Frequently Asked Questions

1. Why can my child explain ideas verbally but struggle to write them?

Speaking and writing use different cognitive processes. During conversation, children receive immediate feedback and can naturally clarify ideas. Writing requires planning, organising thoughts, remembering spelling, maintaining handwriting, and constructing complete sentences simultaneously. This makes writing much more demanding than speaking.

2. Does handwriting really affect writing skills?

Yes. When handwriting requires too much effort, children spend more attention controlling the pencil than organising ideas. Comfortable and automatic handwriting allows children to focus more on vocabulary, sentence formation, and paragraph writing.

3. How can I help my child turn ideas into paragraphs?

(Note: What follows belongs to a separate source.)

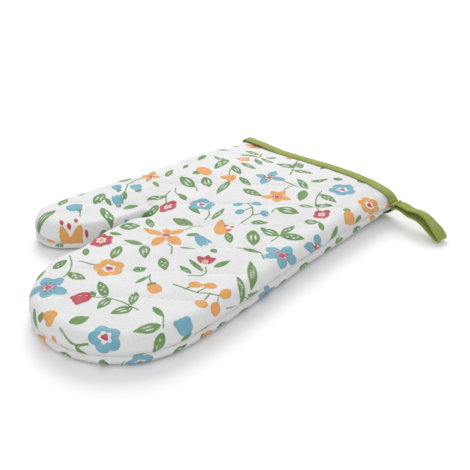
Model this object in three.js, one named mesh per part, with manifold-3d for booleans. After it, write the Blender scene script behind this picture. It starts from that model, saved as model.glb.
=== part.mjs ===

Start by encouraging conversation before writing. Ask your child to explain their thoughts aloud, identify three main ideas, and then convert each idea into one paragraph. Breaking the process into smaller steps reduces anxiety and makes writing feel much more manageable.

4. How much writing practice should children do each day?

Quality matters far more than quantity. Around 15–20 minutes of focused writing practice several times a week is often more effective than occasional long writing sessions. Activities such as journaling, describing pictures, summarising stories, and creative writing all contribute to steady improvement.

5. Are online handwriting classes helpful for improving writing?

They can be, especially when handwriting itself is slowing children down. Well-designed online handwriting classes for kids strengthen letter formation, spacing, writing speed, and pencil control, allowing children to devote more attention to expressing ideas clearly and confidently during school writing tasks.